Planetary-mass natural satellites have the potential to be habitable as well. However, these bodies need to fulfill additional parameters, in particular being located within the circumplanetary habitable zones of their host planets. More specifically, moons need to be far enough from their host giant planets that they are not transformed by tidal heating into volcanic worlds like Io, but must remain within the Hill radius of the planet so that they are not pulled out of the orbit of their host planet. Red dwarfs that have masses less than 20% of that of the Sun cannot have habitable moons around giant planets, as the small size of the circumstellar habitable zone would put a habitable moon so close to the star that it would be stripped from its host planet. In such a system, a moon close enough to its host planet to maintain its orbit would have tidal heating so intense as to eliminate any prospects of habitability.

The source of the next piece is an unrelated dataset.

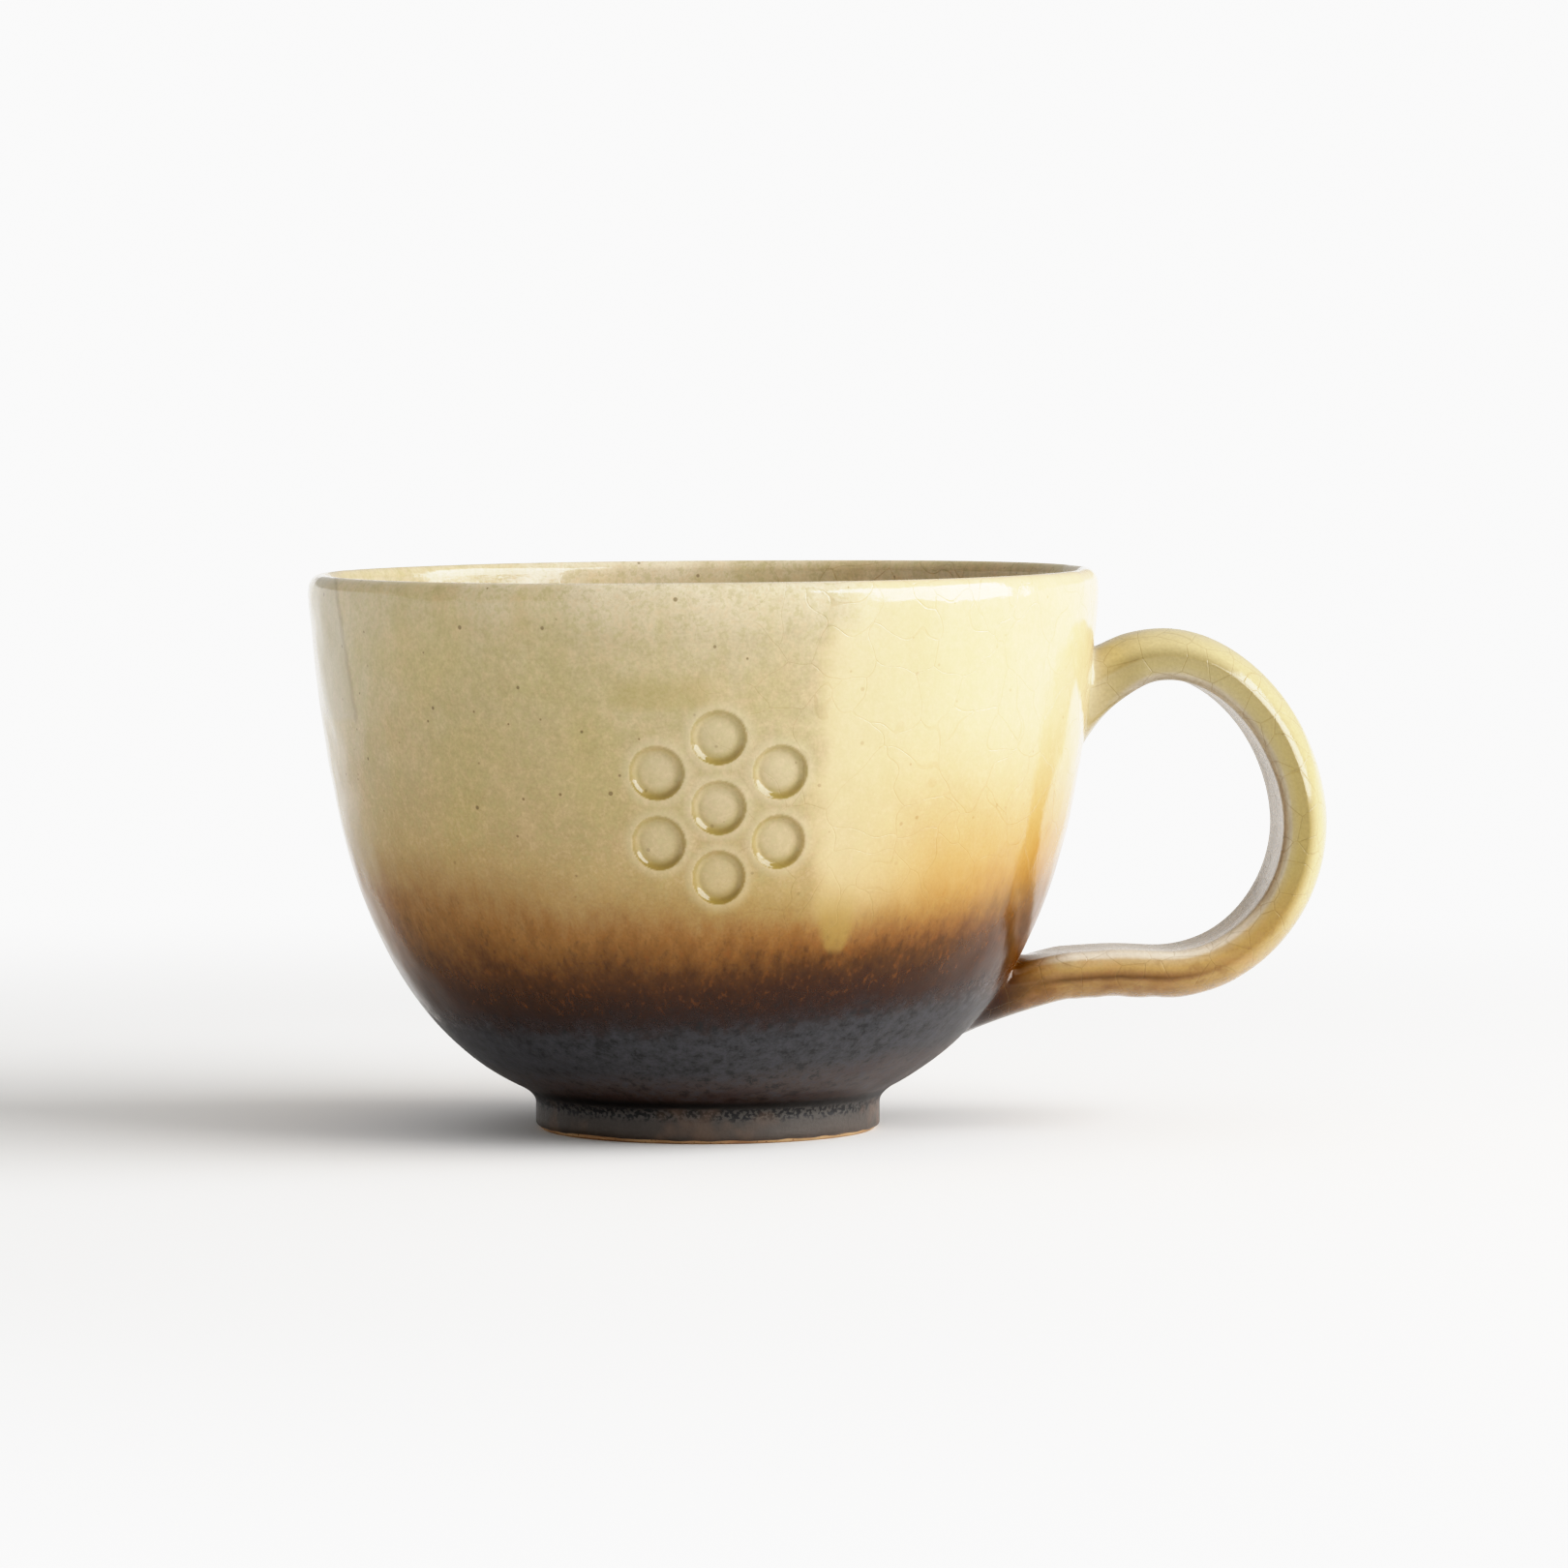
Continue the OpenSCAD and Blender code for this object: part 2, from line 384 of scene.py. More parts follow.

A planetary object that orbits a star with high orbital eccentricity may spend only some of its year in the CHZ and experience a large variation in temperature and atmospheric pressure. This would result in dramatic seasonal phase shifts where liquid water may exist only intermittently. It is possible that subsurface habitats could be insulated from such changes and that extremophiles on or near the surface might survive through adaptions such as hibernation (cryptobiosis) and/or hyperthermostability. Tardigrades, for example, can survive in a dehydrated state temperatures between 0.150 K (−273 °C) and 424 K (151 °C). Life on a planetary object orbiting outside CHZ might hibernate on the cold side as the planet approaches the apastron where the planet is coolest and become active on approach to the periastron when the planet is sufficiently warm.